Single-crystalline nanowires

Nano Lett. doi:10.1021/nl9017594 (2009)

Porous semiconductors such as silicon are not only attractive for applications in sensing and optoelectronics, but also as gene- and drug-delivery matrices because of their good biocompatibility. Porous silicon is typically synthesized by applying a voltage bias to a silicon substrate followed by etching. Peidong Yang and colleagues now report a synthetic approach that relies on an electroless metal-deposition process that provides the current flux necessary for porous-silicon formation. The etching-based synthesis results in the production of single-crystalline mesoporous silicon-nanowire arrays with high surface area and luminescent properties consistent with conventional porous silicon. The nanowires retain the crystallographic orientation of the wafer from which they are etched. Furthermore, their photoluminescence properties suggest they are made of crystalline silicon with sufficiently small dimensions that the arrays could prove useful as active components for nanoscale optoelectronic devices or photocatalytic substrates. With further analysis of the underlying chemical mechanisms, the authors believe that their methodology could be applied to other low-bandgap semiconductor systems.

Broadband detection

Science doi:10.1126/science.1176706 (2009)

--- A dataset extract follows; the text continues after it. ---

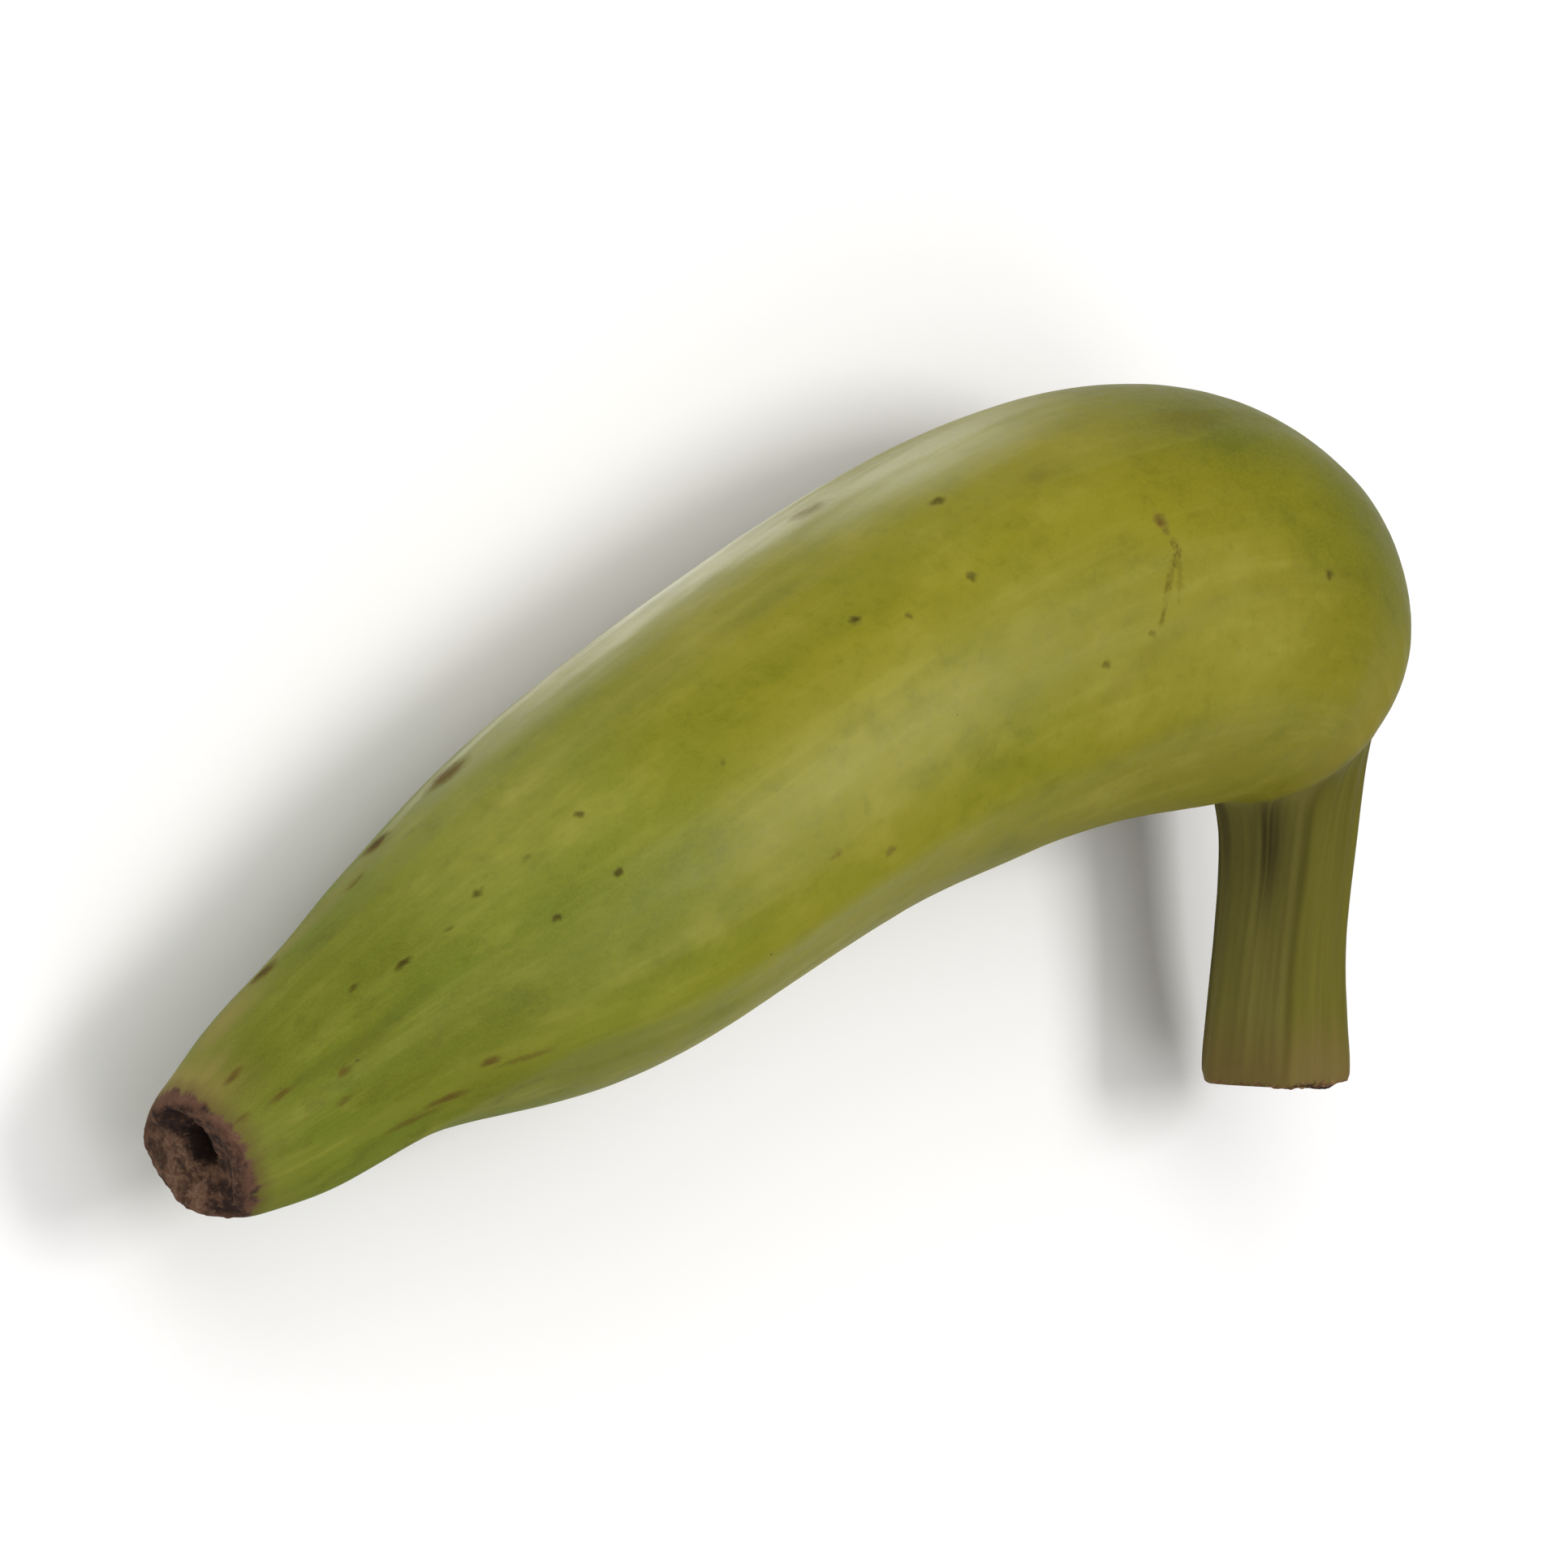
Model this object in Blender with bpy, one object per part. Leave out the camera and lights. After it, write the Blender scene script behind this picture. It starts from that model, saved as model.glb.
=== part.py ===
"""A green plantain finger lying on its side, as one closed solid.

The finger is a tube through outline stations, from the blossom scar at the
tip to the cut face of the stem. It has five lengthwise ridges. The curve of
the finger lies in the XY plane before the finger is laid to rest.
"""

import math

import bmesh
import bpy
import numpy as np

CM = 0.01

# Outer edge of the curve, from the tip to the cut stem, in centimetres
OUTER_EDGE = (
    (-0.35, 0.74),
    (0.44, 1.41),
    (1.62, 2.16),
    (2.97, 3.02),
    (4.42, 3.98),
    (6.58, 5.15),
    (8.82, 6.17),
    (11.35, 7.14),
    (13.65, 7.67),
    (15.66, 7.65),
    (17.12, 7.08),
    (18.05, 6.19),
    (18.37, 5.05),
    (18.37, 4.40),
    (18.33, 3.80),
    (18.29, 3.00),
    (18.22, 2.10),
    (18.12, 1.10),
    (18.22, -0.60),
)

# Inner edge of the curve at the same stations
INNER_EDGE = (
    (0.35, -0.74),
    (1.36, -0.55),
    (2.66, -0.16),
    (4.22, 0.08),
    (5.98, 0.31),
    (8.41, 1.09),
    (10.58, 1.91),
    (12.65, 2.44),
    (14.35, 2.69),
    (15.60, 2.74),
    (16.20, 2.77),
    (16.45, 2.76),
    (16.62, 2.72),
    (16.73, 2.69),
    (16.80, 2.62),
    (16.86, 2.30),
    (16.84, 1.75),
    (16.72, 1.00),
    (16.46, -0.60),
)

# Half of the thickness across the curve at the same stations
HALF_THICKNESS = (
    0.82, 1.08, 1.27, 1.60, 2.00, 2.25, 2.36, 2.46, 2.50, 2.43,
    2.28, 2.06, 1.76, 1.38, 1.13, 0.93, 0.84, 0.80, 0.88,
)

RINGS = 84
AROUND = 48

# Ridges of the skin, in degrees round the section from its outer edge
RIDGES = (45.0, 113.0, 180.0, 247.0, 315.0)
RIDGE_STRENGTH = (0.55, 1.0, 0.6, 1.0, 0.55)
RIDGE_SOFTNESS = 0.16
TIP_TWIST = 34.0
NECK_TWIST = 12.0

# Height of the ridges over the flats between them, as a share of the radius
BODY_RIDGE = 0.050
SHOULDER_RIDGE = 0.022
TIP_RIDGE = 0.085
NECK_RIDGE = 0.150

# Relief of the two end faces, in centimetres
SCAR_COLLAR = 0.09
SCAR_BOWL = 0.08
SCAR_PIT = 0.30
CUT_STEP = 0.07
END_SHARES = (0.97, 0.90, 0.79, 0.66, 0.52, 0.38, 0.24, 0.11)

# The tilt that lays belly, tip and stem on the ground, in degrees
TILT_X = 9.0
TILT_Y = 0.5
PRESS = 0.06


def spline(knots, values, where):
    """Natural cubic spline through the values, read at the places given."""
    count = len(knots)
    gap = np.diff(knots)
    slope = np.diff(values, axis=0) / gap[:, None]
    system = np.eye(count)
    right = np.zeros_like(values)
    for i in range(1, count - 1):
        system[i, i - 1] = gap[i - 1]
        system[i, i] = 2 * (gap[i - 1] + gap[i])
        system[i, i + 1] = gap[i]
        right[i] = 6 * (slope[i] - slope[i - 1])
    bend = np.linalg.solve(system, right)
    i = np.clip(np.searchsorted(knots, where) - 1, 0, count - 2)
    width = gap[i][:, None]
    t = ((where - knots[i]) / gap[i])[:, None]
    s = 1 - t
    line = s * values[i] + t * values[i + 1]
    curve = (s**3 - s) * bend[i] + (t**3 - t) * bend[i + 1]
    return line + width**2 / 6 * curve


def smooth(low, high, x):
    t = np.clip((x - low) / (high - low), 0, 1)
    return t * t * (3 - 2 * t)


def ridge_height(share):
    """Ridge height along the finger: sharp at both ends, soft on the shoulder."""
    height = TIP_RIDGE + (BODY_RIDGE - TIP_RIDGE) * smooth(0.03, 0.22, share)
    height = height + (SHOULDER_RIDGE - height) * smooth(0.58, 0.72, share)
    return height + (NECK_RIDGE - height) * smooth(0.80, 0.90, share)


def ridge_factor(share, angle):
    """Radius factor of a section, with the ridges out and the flats in."""
    twist = TIP_TWIST * (1 - smooth(0.07, 0.20, share))
    twist = twist + NECK_TWIST * smooth(0.78, 0.87, share)
    turned = np.mod(angle - twist, 360.0)
    profile = np.zeros_like(turned)
    ring = RIDGES + (RIDGES[0] + 360.0,)
    strength = RIDGE_STRENGTH + RIDGE_STRENGTH[:1]
    turned = np.where(turned < ring[0], turned + 360.0, turned)
    for i in range(5):
        low, high = ring[i], ring[i + 1]
        inside = (turned >= low) & (turned <= high)
        half = (high - low) / 2
        for corner, weight in ((low, strength[i]), (high, strength[i + 1])):
            near = inside & (np.abs(turned - corner) <= half)
            q = np.abs(turned - corner) / half
            soft = np.sqrt(q * q + RIDGE_SOFTNESS**2) - RIDGE_SOFTNESS
            soft = soft / (math.sqrt(1 + RIDGE_SOFTNESS**2) - RIDGE_SOFTNESS)
            crest = weight * (1 - np.clip(soft, 0, 1)) ** 2
            profile = np.where(near, crest, profile)
    return 1 + ridge_height(share) * (profile - 0.25)


def scar_relief(share, angle):
    """Height of the blossom scar: a lobed collar round a bowl with a slot pit."""
    turn = np.radians(angle)
    out = share * np.cos(turn)
    side = share * np.sin(turn)
    lobes = 1 + 0.45 * np.cos(3 * turn + 0.8) + 0.25 * np.cos(5 * turn + 2.1)
    collar = SCAR_COLLAR * lobes * np.exp(-(((share - 0.80) / 0.15) ** 2))
    bowl = SCAR_BOWL * np.exp(-((share / 0.60) ** 2))
    pit = SCAR_PIT * np.exp(-(((out - 0.08) / 0.34) ** 2) - (side / 0.17) ** 2)
    notch = 0.11 * np.exp(-(((out - 0.66) / 0.16) ** 2) - ((side + 0.12) / 0.20) ** 2)
    return collar - bowl - pit - notch


def cut_relief(share, angle):
    """Height of the cut stem face: a torn step and a raised skin edge."""
    turn = np.radians(angle)
    out = share * np.cos(turn)
    side = share * np.sin(turn)
    step = CUT_STEP * np.tanh((0.7 * out + 0.7 * side + 0.1) / 0.22)
    waves = 0.03 * np.sin(6.3 * out + 1.0) * np.cos(7.1 * side)
    core = 0.07 * np.exp(-(((out + 0.15) / 0.3) ** 2) - (side / 0.3) ** 2)
    inside = 1 - smooth(0.86, 1.0, share)
    return (step + waves - core - 0.04) * inside


def sections(places):
    """Centre, outward half chord and half thickness at the shares given."""
    outer = np.array(OUTER_EDGE)
    inner = np.array(INNER_EDGE)
    thick = np.array(HALF_THICKNESS)[:, None]
    middle = (outer + inner) / 2
    steps = np.linalg.norm(np.diff(middle, axis=0), axis=1)
    knots = np.concatenate([[0.0], np.cumsum(steps)])
    values = np.hstack([outer, inner, thick])
    read = spline(knots, values, places * knots[-1])
    centre = (read[:, 0:2] + read[:, 2:4]) / 2
    chord = (read[:, 0:2] - read[:, 2:4]) / 2
    return centre, chord, read[:, 4]


def skin_point(centre, chord, thick, angle, factor):
    turn = np.radians(angle)
    flat = centre + chord * (factor * np.cos(turn))[..., None]
    lift = thick * factor * np.sin(turn)
    return np.concatenate([flat, lift[..., None]], axis=-1)


def end_cap(place, outward, relief, angles):
    """Rings of an end face, from the skin edge to its middle point."""
    centre, chord, thick = sections(np.array([place]))
    axis = np.array([chord[0, 1], -chord[0, 0], 0.0]) * outward
    axis = axis / np.linalg.norm(axis)
    rings = []
    for share in END_SHARES:
        shares = np.full_like(angles, share)
        factor = share * ridge_factor(np.full_like(angles, place), angles)
        ring = skin_point(centre[0], chord[0], thick[0], angles, factor)
        rings.append(ring + relief(shares, angles)[:, None] * axis)
    middle = np.array([centre[0, 0], centre[0, 1], 0.0])
    depth = relief(np.zeros(1), np.zeros(1))[0]
    return rings, middle + depth * axis


def finger_rings():
    """All rings of the finger, from the middle of the scar to that of the cut."""
    angles = np.linspace(0.0, 360.0, AROUND, endpoint=False)
    places = np.linspace(0.0, 1.0, RINGS)
    centre, chord, thick = sections(places)
    scar, scar_middle = end_cap(0.0, -1.0, scar_relief, angles)
    cut, cut_middle = end_cap(1.0, 1.0, cut_relief, angles)
    rings = scar[::-1]
    for i, place in enumerate(places):
        factor = ridge_factor(np.full_like(angles, place), angles)
        rings.append(skin_point(centre[i], chord[i], thick[i], angles, factor))
    rings.extend(cut)
    return np.array(rings), scar_middle, cut_middle


def turn_about(axis, degrees):
    c = math.cos(math.radians(degrees))
    s = math.sin(math.radians(degrees))
    if axis == "X":
        return np.array([[1, 0, 0], [0, c, -s], [0, s, c]])
    return np.array([[c, 0, s], [0, 1, 0], [-s, 0, c]])


def laid_to_rest(points):
    """Points tilted onto the three low spots, which are pressed flat at zero."""
    turned = points @ (turn_about("Y", TILT_Y) @ turn_about("X", TILT_X)).T
    low = turned.min(axis=0)
    high = turned.max(axis=0)
    turned[:, 0] -= (low[0] + high[0]) / 2
    turned[:, 1] -= (low[1] + high[1]) / 2
    turned[:, 2] -= low[2] + PRESS
    turned[:, 2] = np.maximum(turned[:, 2], 0.0)
    return turned


def build_finger():
    rings, scar_middle, cut_middle = finger_rings()
    count = len(rings)
    points = np.vstack([rings.reshape(-1, 3), scar_middle, cut_middle])
    points = laid_to_rest(points) * CM
    faces = []
    for i in range(count - 1):
        for j in range(AROUND):
            k = (j + 1) % AROUND
            a, b = i * AROUND + j, i * AROUND + k
            faces.append((a, b, b + AROUND, a + AROUND))
    tip = count * AROUND
    last = (count - 1) * AROUND
    for j in range(AROUND):
        k = (j + 1) % AROUND
        faces.append((tip, k, j))
        faces.append((tip + 1, last + j, last + k))
    mesh = bpy.data.meshes.new("plantain")
    mesh.from_pydata([tuple(p) for p in points.tolist()], [], faces)
    shape = bmesh.new()
    shape.from_mesh(mesh)
    bmesh.ops.recalc_face_normals(shape, faces=shape.faces)
    shape.to_mesh(mesh)
    shape.free()
    for face in mesh.polygons:
        face.use_smooth = True
    finger = bpy.data.objects.new("plantain", mesh)
    bpy.context.scene.collection.objects.link(finger)
    return finger


def skin_material():
    material = bpy.data.materials.new("green_skin")
    material.use_nodes = True
    surface = material.node_tree.nodes["Principled BSDF"]
    surface.inputs["Base Color"].default_value = (0.25, 0.245, 0.034, 1.0)
    surface.inputs["Roughness"].default_value = 0.42
    surface.inputs["Metallic"].default_value = 0.0
    return material


for item in list(bpy.data.objects):
    bpy.data.objects.remove(item, do_unlink=True)

plantain = build_finger()
plantain.data.materials.append(skin_material())
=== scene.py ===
"""Looks of the green plantain finger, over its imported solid."""

import math

import bpy
import numpy as np
from mathutils import Matrix, Vector


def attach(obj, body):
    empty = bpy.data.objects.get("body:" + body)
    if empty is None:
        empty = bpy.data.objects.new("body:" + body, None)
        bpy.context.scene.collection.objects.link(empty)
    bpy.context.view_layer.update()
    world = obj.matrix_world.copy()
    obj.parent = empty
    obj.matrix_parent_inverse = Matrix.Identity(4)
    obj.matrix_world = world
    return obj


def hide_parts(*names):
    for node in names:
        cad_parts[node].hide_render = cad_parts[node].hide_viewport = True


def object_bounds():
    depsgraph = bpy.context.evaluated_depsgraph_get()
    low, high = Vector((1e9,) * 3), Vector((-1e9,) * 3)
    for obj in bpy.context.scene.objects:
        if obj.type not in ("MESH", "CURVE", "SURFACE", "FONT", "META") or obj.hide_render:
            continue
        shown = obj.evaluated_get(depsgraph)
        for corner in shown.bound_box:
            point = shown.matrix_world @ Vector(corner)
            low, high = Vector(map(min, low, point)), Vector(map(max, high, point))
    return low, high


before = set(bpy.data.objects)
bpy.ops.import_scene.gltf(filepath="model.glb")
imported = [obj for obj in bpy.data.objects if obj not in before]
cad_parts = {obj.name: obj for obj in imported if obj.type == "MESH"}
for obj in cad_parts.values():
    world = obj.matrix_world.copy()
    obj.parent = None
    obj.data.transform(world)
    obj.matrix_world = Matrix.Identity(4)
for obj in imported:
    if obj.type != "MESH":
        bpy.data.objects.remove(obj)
cad_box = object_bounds()

CM = 0.01

# Outer and inner edge of the curve from the tip to the cut stem, then half of
# the thickness across it, at the same stations as the solid's, in centimetres
OUTER_EDGE = (
    (-0.35, 0.74), (0.44, 1.41), (1.62, 2.16), (2.97, 3.02), (4.42, 3.98),
    (6.58, 5.15), (8.82, 6.17), (11.35, 7.14), (13.65, 7.67), (15.66, 7.65),
    (17.12, 7.08), (18.05, 6.19), (18.37, 5.05), (18.37, 4.40), (18.33, 3.80),
    (18.29, 3.00), (18.22, 2.10), (18.12, 1.10), (18.22, -0.60),
)
INNER_EDGE = (
    (0.35, -0.74), (1.36, -0.55), (2.66, -0.16), (4.22, 0.08), (5.98, 0.31),
    (8.41, 1.09), (10.58, 1.91), (12.65, 2.44), (14.35, 2.69), (15.60, 2.74),
    (16.20, 2.77), (16.45, 2.76), (16.62, 2.72), (16.73, 2.69), (16.80, 2.62),
    (16.86, 2.30), (16.84, 1.75), (16.72, 1.00), (16.46, -0.60),
)
HALF_THICKNESS = (
    0.82, 1.08, 1.27, 1.60, 2.00, 2.25, 2.36, 2.46, 2.50, 2.43,
    2.28, 2.06, 1.76, 1.38, 1.13, 0.93, 0.84, 0.80, 0.88,
)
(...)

A broadband polymer-based photodetector (PPD) with detection properties as good as, or better than, inorganic devices is possible, report Xiong Gong and colleagues. Many photodetectors in use at present contain inorganic compounds. However, they suffer from several drawbacks, including narrow spectral range (hence the need for separate devices to detect different wavelengths) and low operational temperatures. Ultrafast photoinduced electron transfer occurs between semiconducting polymers and fullerenes, and has been exploited to produce PPDs operating from 400 to 900 nm. The PPD constructed by Gong et al. functions at room temperature and centres on a composite of poly(5,7-bis(4-decanyl-2-thienyl)-thieno (3,4-b)diathiazole-thiophene-2,5) (PDDTT) and (6,6)-phenyl-C61-butyric acid methyl ester (PC60BM). This composite absorbs light between 350–1450 nm, and transient absorption spectroscopy indeed shows ultrafast photoinduced electron transfer at the heterojunction. The final PPD has a layered structure in which photogenerated holes and electrons are prevented from travelling to the aluminium cathode and indium tin oxide anode by a C60 layer and conjugated conducting polymers, respectively. The applications of PPDs with such a large photoresponse include biological sensing and day- and night-time surveillance.